Multiverso?


La radiazione cosmica di fondo ripresa da WMAP. (Cortesia: NASA)

Indizi di altri universi dalla radiazione di fondo
di Ginevra Sanvitale

Prima o poi, nella vita, tutti alzano gli occhi al cielo durante una notte particolarmente limpida e rimangono affascinati e interdetti di fronte all’idea della grandezza dell’universo. E si chiedono: “E se ce ne fosse più di uno?”. Ebbene, l’ipotesi che esista un multiverso, ovvero un insieme di universi alternativi al nostro, è un utile complemento alla teoria dell’inflazione.

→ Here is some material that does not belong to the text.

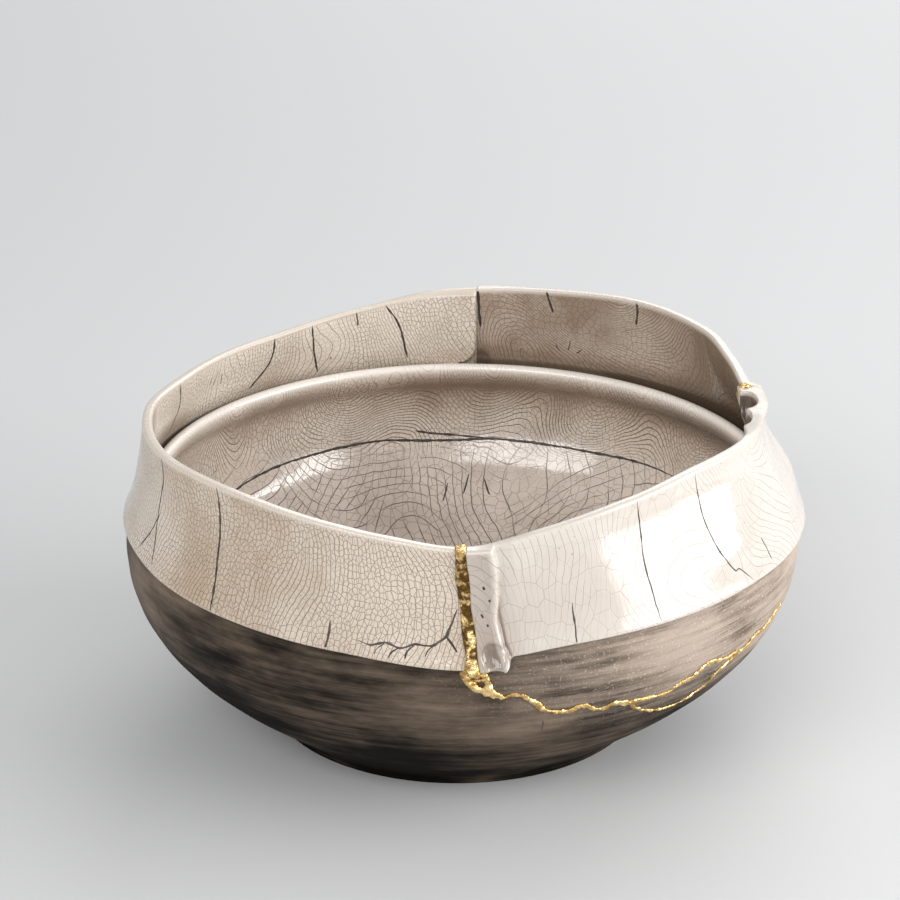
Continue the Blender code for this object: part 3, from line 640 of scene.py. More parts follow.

Secondo questa teoria, negli istanti successivi al Big Bang ci sarebbe stata un’espansione esponenziale di quello che era l’embrione del nostro universo attuale: l’inflazione, appunto. Tuttavia a due interrogativi non è ancora stata data risposta: che cosa l’ha innescata e che cosa l’ha fermata? Dunque l’eventualità che ci siano state altre inflazioni in diversi luoghi e momenti e che abbiano generato altri universi è una possibilità affascinante e da esplorare.

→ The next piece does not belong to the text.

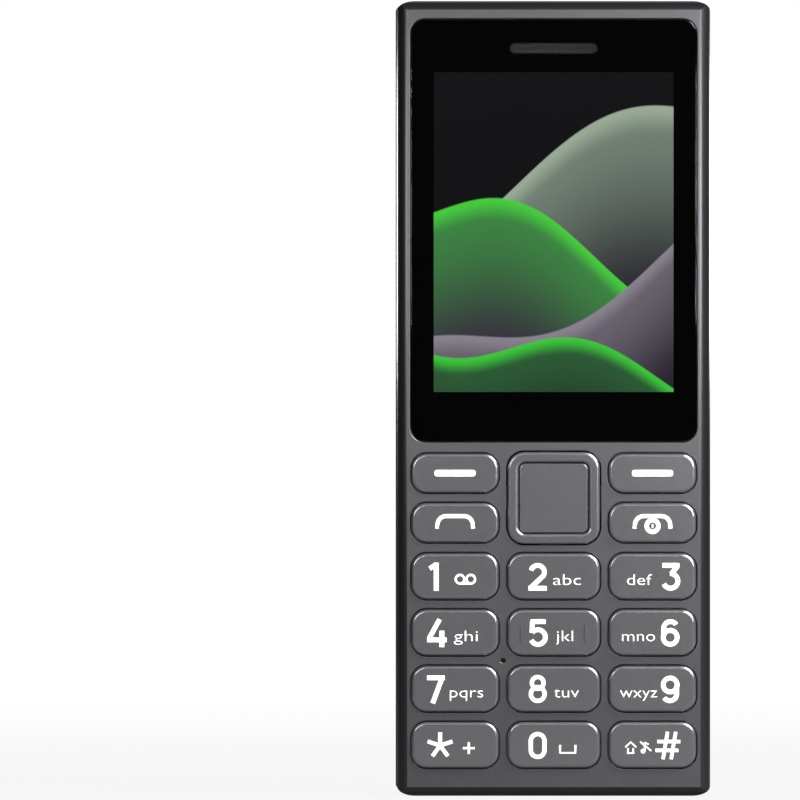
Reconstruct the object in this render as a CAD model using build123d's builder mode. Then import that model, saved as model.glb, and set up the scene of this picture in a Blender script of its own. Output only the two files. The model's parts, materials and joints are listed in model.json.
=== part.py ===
from build123d import *
import os

# A bar-shaped feature phone that stands on its bottom end, in millimetres.
# X runs to the right as its user sees it, Y runs from the front face to the back, and Z runs up.
# The origin is on the bottom end, under the middle of the phone.
# A depth is always a distance behind the flat front face.

# Whole phone
body_width = 48.4  # over the rim of the back cover
body_height = 122.0
body_depth = 13.0  # from the front face to the crown of the back
crown = 0.7  # how far the back curves away from its middle to its sides
corner_across = 3.0  # corner of the outline, across the phone
corner_along = 1.6  # the same corner, along the phone
back_round = 3.4  # rounding between the back and the sides
overrun = 2.0  # how far a cut runs past what it cuts
seat_gap = 0.1  # between pieces that lie on each other

# Front housing
housing_wall = 1.3
face_wall = 1.4
face_edge_across = 1.6  # curved edge between the face and a side
face_edge_deep = 2.0
end_edge_along = 1.45  # curved edge between the face and an end
end_edge_deep = 2.2
back_edge_along = 1.5  # curved edge between the back and an end
back_edge_deep = 2.4
crease_round = 0.12  # rounding of the crease round the face and of the edges of its openings
seam_margin = 1.04  # from the back of the USB socket to the seam
seam_gap = 0.3
seam_step = 0.2  # the cover's rim stands proud of the housing by this
cavity_corner = 1.0
boss_radius = 1.15
boss_hole_radius = 0.5
boss_hole_depth = 3.3
boss_gap = 0.25

# Display window
window_side_margin = 0.55  # from the edge of the flat face
window_bottom_margin = 1.85  # above the soft keys
window_corner = 2.2
window_thickness = 0.8
window_sink = 0.08  # below the face
window_gap = 0.15
window_top_margin = 3.1  # from the top of the phone
window_edge_round = 0.1

# Display module; the margins leave the picture of a 2.4 inch panel, 36.72 by 48.96
display_side_margin = 3.49  # from the side of the window
display_top_margin = 8.05  # from the top of the window
display_bottom_margin = 7.59  # from the bottom of the window
display_view_margin = 1.4  # bare border round the picture, inside the housing's opening
panel_side_border = 2.6
panel_thickness = 1.2
backlight_thickness = 0.8
tray_wall = 0.25
flex_width = 14.0
flex_length = 2.4
flex_thickness = 0.15
flex_gap = 0.34  # from the ribbon to the keypad mat

# Earpiece
slot_length = 13.0
slot_height = 1.2
slot_top_margin = 7.5  # from the top of the phone to the middle of the slot
slot_panel_drop = 1.85  # from the middle of the slot to the display panel
mesh_length = 15.0
mesh_height = 2.8
mesh_thickness = 0.15
mesh_pocket_depth = 0.2
mesh_gap = 0.05
mesh_hole_radius = 0.3
mesh_hole_pitch = 1.0
mesh_hole_count = 12
receiver_length = 12.0
receiver_height = 6.0
receiver_thickness = 2.4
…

La cosmologa Hiranya Peiris, dell’University College di Londra, e i suoi colleghi hanno pubblicato uno studio http://arxiv.org/abs/1012.1995 su arXiv che potrebbe portare a qualche passo avanti nella dimostrazione che la teoria del multiverso è fondata. Il gruppo di ricercatori ha deciso di analizzare la radiazione cosmica di fondo (CMB) per cercare indizi a sostegno dell’esistenza di altri universi: infatti, qualora esistessero e avessero in qualche modo interagito con il nostro, potrebbero aver lasciato delle impronte nella CMB.

Per cercare i segni di questa ipotetica interazione è stato creato un algoritmo che analizza i dati sulla radiazione di fondo raccolti dal Wilkinson Microwave Anisotropy Probe (WMAP), della NASA. E sembra che qualcosa sia stato trovato: dai dati analizzati emergono forme e regolarità interpretabili come indizi di un’interazione fra un altro universo e il nostro… prima del Big Bang. Solo indizi, per ora, perché le prove potrebbero emergere solo da immagini a risoluzione più elevata, come quelle raccolte da Planck, dell’ESA.

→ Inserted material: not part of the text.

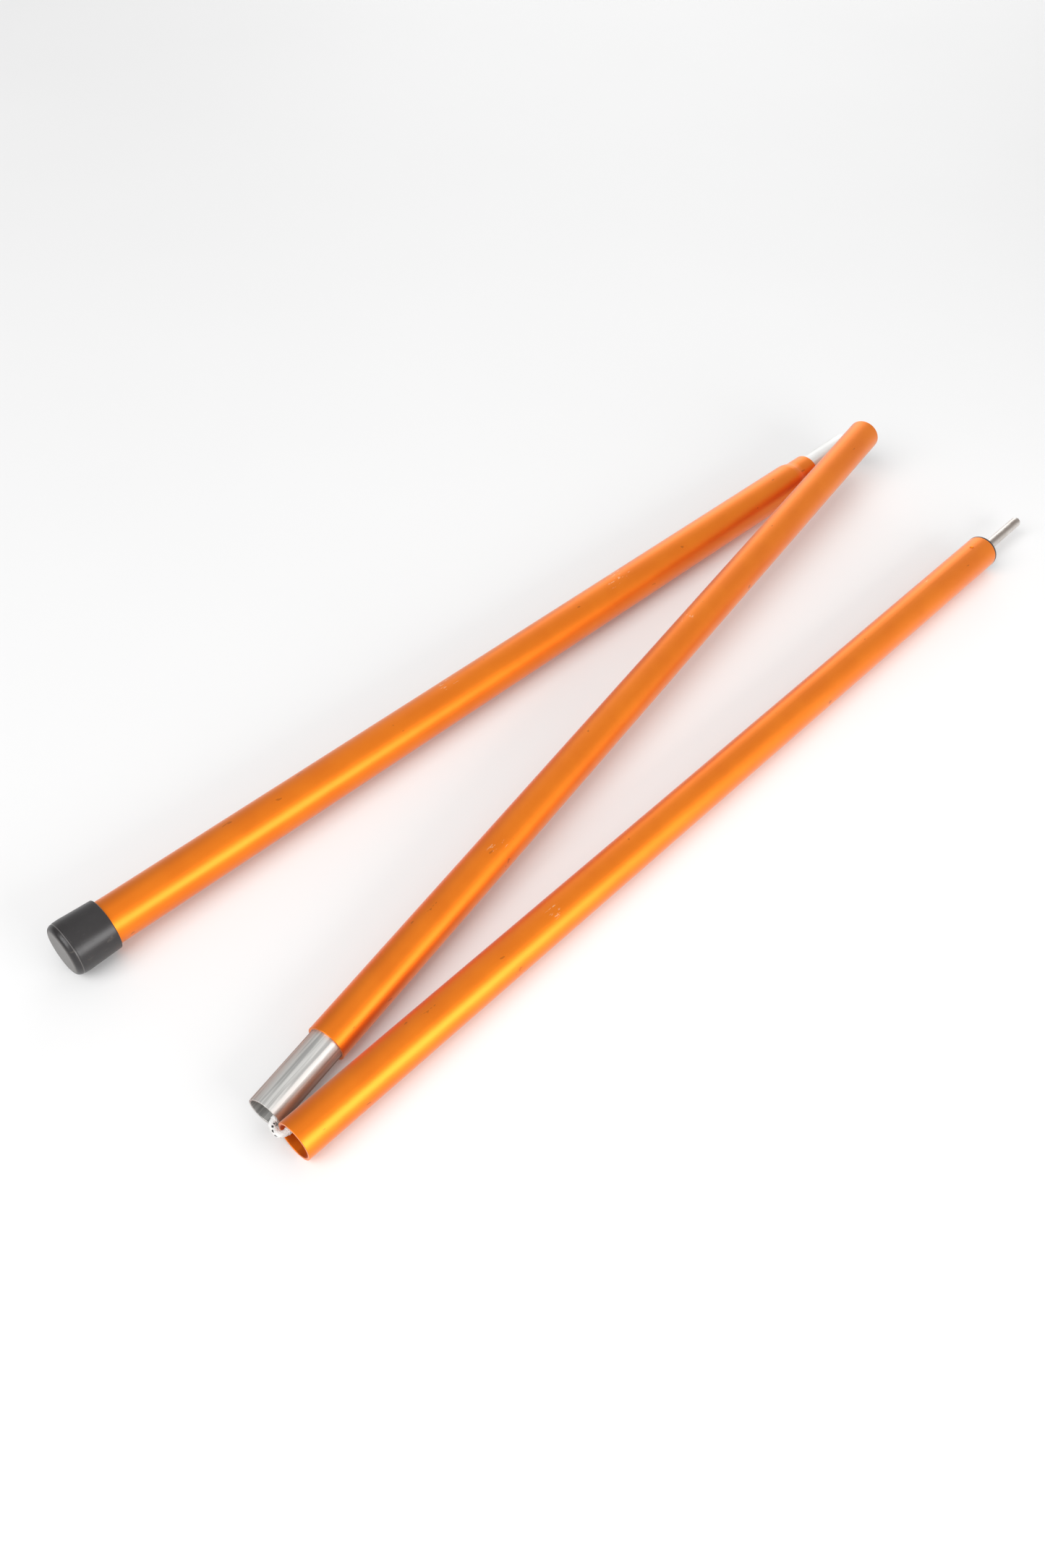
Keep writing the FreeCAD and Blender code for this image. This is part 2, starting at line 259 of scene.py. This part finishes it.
def bare_aluminium(section):
    """Drawn aluminium: long bright and dull lines along the sleeve."""
    graph = Graph("bare_aluminium_" + section)
    space = graph.section_space(section)
    streaks = graph.noise(graph.stretched(space, (1.0, 1.0, 0.03)), 420, 4, 0.6)
    hair = graph.noise(graph.stretched(space, (1.0, 1.0, 0.012)), 2600, 3)
    cloud = graph.noise(space, 60, 3)
    # The middle ferrule's darker tones are painted shade on the same aluminium as the foot ferrule.
    colour = graph.mix(graph.ramp(streaks, 0.40, 0.60), *FERRULE_TONES_AND_SHADE[section])
    colour = graph.tinted(colour, hair, 0.25, rgb(0.55, 0.54, 0.52))
    rough = graph.added(graph.scaled(streaks, 0.12), 0.46)
    rough = graph.added(rough, graph.scaled(cloud, 0.06))
    height = graph.added(graph.scaled(hair, 0.6), streaks)
    normal = graph.bump(height, 0.22, 0.00003)
    # The middle ferrule's copper edge tint is a painted reflection of the orange tubes beside it.
    return graph.finish(
        Base_Color=colour, Metallic=1.0, Roughness=rough, Normal=normal, Anisotropic=0.15,
        Specular_Tint=FERRULE_EDGES_AND_REFLECTION[section],
    )


# Along the foot cap, in its section's frame: where its end face starts, and the ridge round its end,
# which carries a painted highlight.
END_FACE = (-22.1 * MM, -22.6 * MM)
RIDGE_PLACE = -19.8 * MM
RIDGE_EDGE = (0.28 * MM, 0.10 * MM)


def rubber():
    """The moulded foot cap: near black, slightly shiny, dusty, scuffed and pitted, with a painted
    highlight on its ridge.
    """
    graph = Graph("black_rubber")
    space = graph.section_space("foot")
    cloud = graph.noise(space, 90, 5)
    fine = graph.noise(space, 1900, 3)
    scuff = graph.ramp(graph.noise(graph.stretched(space, (1, 1, 0.5)), 230, 5, 0.65), 0.60, 0.72)
    pits = graph.ramp(graph.noise(space, 620, 2, 0.5), 0.66, 0.72)
    along = graph.split(space)[2]
    end_face = graph.ramp(along, *END_FACE)
    ridge_highlight = graph.ramp(graph.math("ABSOLUTE", graph.added(along, -RIDGE_PLACE)), *RIDGE_EDGE)
    colour = graph.mix(cloud, rgb(0.014, 0.012, 0.013), rgb(0.028, 0.026, 0.026))
    colour = graph.tinted(colour, scuff, 0.30, rgb(0.14, 0.12, 0.10))
    colour = graph.tinted(colour, end_face, 0.80, rgb(0.115, 0.105, 0.098))
    # Painted highlight: the ridge round the cap's end is painted a lighter grey. The same band also
    # raises the bump.
    colour = graph.tinted(colour, ridge_highlight, 0.55, rgb(0.16, 0.15, 0.145))
    rough = graph.added(graph.scaled(cloud, 0.12), 0.28)
    rough = graph.added(rough, graph.scaled(scuff, 0.25))
    height = graph.added(graph.scaled(fine, 0.5), cloud)
    height = graph.math("SUBTRACT", height, graph.scaled(pits, 0.8))
    normal = graph.bump(graph.added(height, ridge_highlight), 0.35, 0.00014)
    return graph.finish(Base_Color=colour, Roughness=rough, Normal=normal)


def plastic():
    """The moulded plugs."""
    graph = Graph("black_plastic")
    place = graph.add("ShaderNodeTexCoord").outputs["Object"]
    cloud = graph.noise(place, 120, 4)
    fine = graph.noise(place, 2400, 2)
    colour = graph.mix(cloud, rgb(0.016, 0.015, 0.015), rgb(0.034, 0.032, 0.031))
    rough = graph.added(graph.scaled(cloud, 0.2), 0.35)
    return graph.finish(Base_Color=colour, Roughness=rough, Normal=graph.bump(fine, 0.2, 0.00004))


def turned_normal(graph, space, cloud):
    """Fine marks round the axis, left by turning or stamping."""
    rings = graph.noise(graph.stretched(space, (0.05, 0.05, 1.0)), 2200, 3)
    return graph.bump(graph.added(graph.scaled(rings, 0.8), cloud), 0.15, 0.00003)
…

Bisogna dunque rimanere con i piedi per terra. Quelle trovate sono solo piccole tracce e sarà necessario attendere di possedere dati più precisi per gridare davvero “Eureka!”. Inoltre, dato lo schema quasi casuale della CMB, è facile cadere vittima di osservazioni a posteriori e vedervi dentro ciò che si vuole vedere, sebbene l’algoritmo di Peiris sia stato calibrato in modo da minimizzare questo tipo errore. Nel frattempo abbiamo comunque un’idea in più da cui farci affascinare.